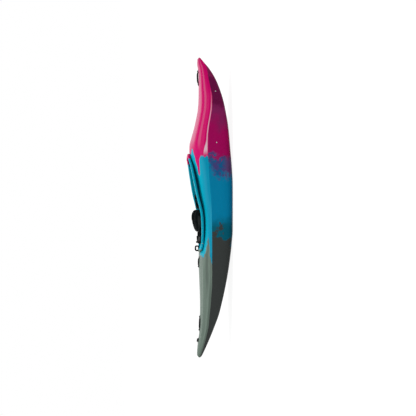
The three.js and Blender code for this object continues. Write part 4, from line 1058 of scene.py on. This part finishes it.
def joined(name, items):
    """One object out of several."""
    bm = bmesh.new()
    for item in items:
        bm.from_mesh(item.data)
        old = item.data
        bpy.data.objects.remove(item)
        bpy.data.meshes.remove(old)
    mesh = bpy.data.meshes.new(name)
    bm.to_mesh(mesh)
    bm.free()
    return new_object(name, mesh)


# Grab handles and security bar
HANDLE_FOOT_TOP = 0.0034  # over the deck, under the bolt's head
HANDLE_SINK = 0.004
HANDLE_STEPS = 90
HANDLE_FOOT_SHARE = 0.63
GRIP_REACH = 0.03
GRIP_PITCH = 0.0075
GRIP_DEPTH = 0.0007


def handle_frame(part):
    reach = (part["length"] - part["foot"]) / 2
    ends = [part["place"] - reach, part["place"] + reach]
    low, high = (float(deck_top_at(x, 0)) for x in ends)
    along = Vector((ends[1] - ends[0], 0, high - low)).normalized()
    middle = Vector((part["place"], 0, (low + high) / 2))
    return middle, along, Vector((-along.z, 0, along.x))


def handle_ring(part, place):
    """Section of a handle: sunk at its feet, arched over its recess, rounded off at its ends."""
    half = part["length"] / 2
    arch_reach = half - HANDLE_FOOT_SHARE * part["foot"]
    arch = 1 - min(1, abs(place) / arch_reach) ** 4
    end = max(0, (abs(place) - arch_reach) / (half - arch_reach))
    top = HANDLE_FOOT_TOP * (1 - 0.4 * end ** 3) + (part["rise"] - HANDLE_FOOT_TOP) * arch
    low = -HANDLE_SINK + (part["rise"] - part["thick"] + HANDLE_SINK) * arch
    grip = ease_between(GRIP_REACH, GRIP_REACH * 0.8, abs(place)) if abs(place) < GRIP_REACH else 0
    top -= GRIP_DEPTH * grip * (0.5 + 0.5 * math.cos(2 * math.pi * place / GRIP_PITCH))
    width = part["width"] / 2 * (1 - 0.5 * end ** 3)
    middle = (top + low) / 2
    return [(across, middle + up) for across, up in rounded_section(width, (top - low) / 2)]


def make_handle(node, part):
    middle, along, up = handle_frame(part)
    rings = []
    for place in np.linspace(-part["length"] / 2, part["length"] / 2, HANDLE_STEPS + 1):
        start = middle + along * float(place)
        rings.append([tuple(start + up * height + Vector((0, across, 0)))
                      for across, height in handle_ring(part, float(place))])
    item = ringed(node + "_moulding", rings)
    smoothed(item.data, 50)
    dressed(item, "boat", "black_plastic", BLACK, node)


for node, part in HANDLES.items():
    make_handle(node, part)


# Pull loop of doubled webbing at the back of the coaming
LOOP_PLACE = RIM_REAR + RIM_LIP
LOOP_LENGTH = 0.054
LOOP_HEIGHT = 0.043
LOOP_THICKNESS = 0.0135
LOOP_WIDTH = 0.02
LOOP_CORNER = 0.018
LOOP_TAIL = 0.032
LOOP_TAIL_PLACE = 0.00325
LOOP_TAIL_HALF = 0.0031
LOOP_STAND_OFF = 0.0012
LOOP_REST = float(rim_top_at(LOOP_PLACE)) + 2 * FIT_GAP


def rounded_path(half_length, half_height, corner):
    """Points round a rectangle with round corners."""
    points = []
    steps = 8
    for quarter, (x, z) in enumerate([(1, 1), (-1, 1), (-1, -1), (1, -1)]):
        for k in range(steps + 1):
            turn = (quarter + k / steps) * math.pi / 2
            points.append((x * (half_length - corner) + corner * math.cos(turn),
                           z * (half_height - corner) + corner * math.sin(turn)))
    return points


def make_pull_loop():
    inset = LOOP_THICKNESS / 2
    path = rounded_path(LOOP_LENGTH / 2 - inset, LOOP_HEIGHT / 2 - inset, LOOP_CORNER - inset)
    middle = LOOP_REST + LOOP_HEIGHT / 2
    ring = swept("loop_ring", [(LOOP_PLACE + x, 0, middle + z) for x, z in path], (0, 1, 0),
                 rounded_section(LOOP_WIDTH / 2, LOOP_THICKNESS / 2, 20, 0.45), True)
    tail_x = LOOP_PLACE + LOOP_STAND_OFF + LOOP_TAIL_PLACE
    heights = np.linspace(LOOP_REST - LOOP_TAIL, LOOP_REST + 0.003, 12)
    tail = swept("loop_tail", [(tail_x, 0, z) for z in heights], (0, 1, 0),
                 rounded_section(LOOP_WIDTH / 2, LOOP_TAIL_HALF, 20, 0.4), False)
    item = joined("rear_pull_loop_webbing", [ring, tail])
    dressed(item, "boat", "webbing", WEBBING, "rear_pull_loop")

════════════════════

→ Work instructions:
Recite the full listing above exactly.

→ Exercise response:
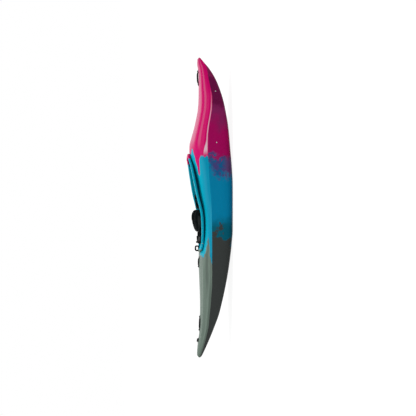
The three.js and Blender code for this object continues. Write part 4, from line 1058 of scene.py on. This part finishes it.
def joined(name, items):
    """One object out of several."""
    bm = bmesh.new()
    for item in items:
        bm.from_mesh(item.data)
        old = item.data
        bpy.data.objects.remove(item)
        bpy.data.meshes.remove(old)
    mesh = bpy.data.meshes.new(name)
    bm.to_mesh(mesh)
    bm.free()
    return new_object(name, mesh)


# Grab handles and security bar
HANDLE_FOOT_TOP = 0.0034  # over the deck, under the bolt's head
HANDLE_SINK = 0.004
HANDLE_STEPS = 90
HANDLE_FOOT_SHARE = 0.63
GRIP_REACH = 0.03
GRIP_PITCH = 0.0075
GRIP_DEPTH = 0.0007


def handle_frame(part):
    reach = (part["length"] - part["foot"]) / 2
    ends = [part["place"] - reach, part["place"] + reach]
    low, high = (float(deck_top_at(x, 0)) for x in ends)
    along = Vector((ends[1] - ends[0], 0, high - low)).normalized()
    middle = Vector((part["place"], 0, (low + high) / 2))
    return middle, along, Vector((-along.z, 0, along.x))


def handle_ring(part, place):
    """Section of a handle: sunk at its feet, arched over its recess, rounded off at its ends."""
    half = part["length"] / 2
    arch_reach = half - HANDLE_FOOT_SHARE * part["foot"]
    arch = 1 - min(1, abs(place) / arch_reach) ** 4
    end = max(0, (abs(place) - arch_reach) / (half - arch_reach))
    top = HANDLE_FOOT_TOP * (1 - 0.4 * end ** 3) + (part["rise"] - HANDLE_FOOT_TOP) * arch
    low = -HANDLE_SINK + (part["rise"] - part["thick"] + HANDLE_SINK) * arch
    grip = ease_between(GRIP_REACH, GRIP_REACH * 0.8, abs(place)) if abs(place) < GRIP_REACH else 0
    top -= GRIP_DEPTH * grip * (0.5 + 0.5 * math.cos(2 * math.pi * place / GRIP_PITCH))
    width = part["width"] / 2 * (1 - 0.5 * end ** 3)
    middle = (top + low) / 2
    return [(across, middle + up) for across, up in rounded_section(width, (top - low) / 2)]


def make_handle(node, part):
    middle, along, up = handle_frame(part)
    rings = []
    for place in np.linspace(-part["length"] / 2, part["length"] / 2, HANDLE_STEPS + 1):
        start = middle + along * float(place)
        rings.append([tuple(start + up * height + Vector((0, across, 0)))
                      for across, height in handle_ring(part, float(place))])
    item = ringed(node + "_moulding", rings)
    smoothed(item.data, 50)
    dressed(item, "boat", "black_plastic", BLACK, node)


for node, part in HANDLES.items():
    make_handle(node, part)


# Pull loop of doubled webbing at the back of the coaming
LOOP_PLACE = RIM_REAR + RIM_LIP
LOOP_LENGTH = 0.054
LOOP_HEIGHT = 0.043
LOOP_THICKNESS = 0.0135
LOOP_WIDTH = 0.02
LOOP_CORNER = 0.018
LOOP_TAIL = 0.032
LOOP_TAIL_PLACE = 0.00325
LOOP_TAIL_HALF = 0.0031
LOOP_STAND_OFF = 0.0012
LOOP_REST = float(rim_top_at(LOOP_PLACE)) + 2 * FIT_GAP


def rounded_path(half_length, half_height, corner):
    """Points round a rectangle with round corners."""
    points = []
    steps = 8
    for quarter, (x, z) in enumerate([(1, 1), (-1, 1), (-1, -1), (1, -1)]):
        for k in range(steps + 1):
            turn = (quarter + k / steps) * math.pi / 2
            points.append((x * (half_length - corner) + corner * math.cos(turn),
                           z * (half_height - corner) + corner * math.sin(turn)))
    return points


def make_pull_loop():
    inset = LOOP_THICKNESS / 2
    path = rounded_path(LOOP_LENGTH / 2 - inset, LOOP_HEIGHT / 2 - inset, LOOP_CORNER - inset)
    middle = LOOP_REST + LOOP_HEIGHT / 2
    ring = swept("loop_ring", [(LOOP_PLACE + x, 0, middle + z) for x, z in path], (0, 1, 0),
                 rounded_section(LOOP_WIDTH / 2, LOOP_THICKNESS / 2, 20, 0.45), True)
    tail_x = LOOP_PLACE + LOOP_STAND_OFF + LOOP_TAIL_PLACE
    heights = np.linspace(LOOP_REST - LOOP_TAIL, LOOP_REST + 0.003, 12)
    tail = swept("loop_tail", [(tail_x, 0, z) for z in heights], (0, 1, 0),
                 rounded_section(LOOP_WIDTH / 2, LOOP_TAIL_HALF, 20, 0.4), False)
    item = joined("rear_pull_loop_webbing", [ring, tail])
    dressed(item, "boat", "webbing", WEBBING, "rear_pull_loop")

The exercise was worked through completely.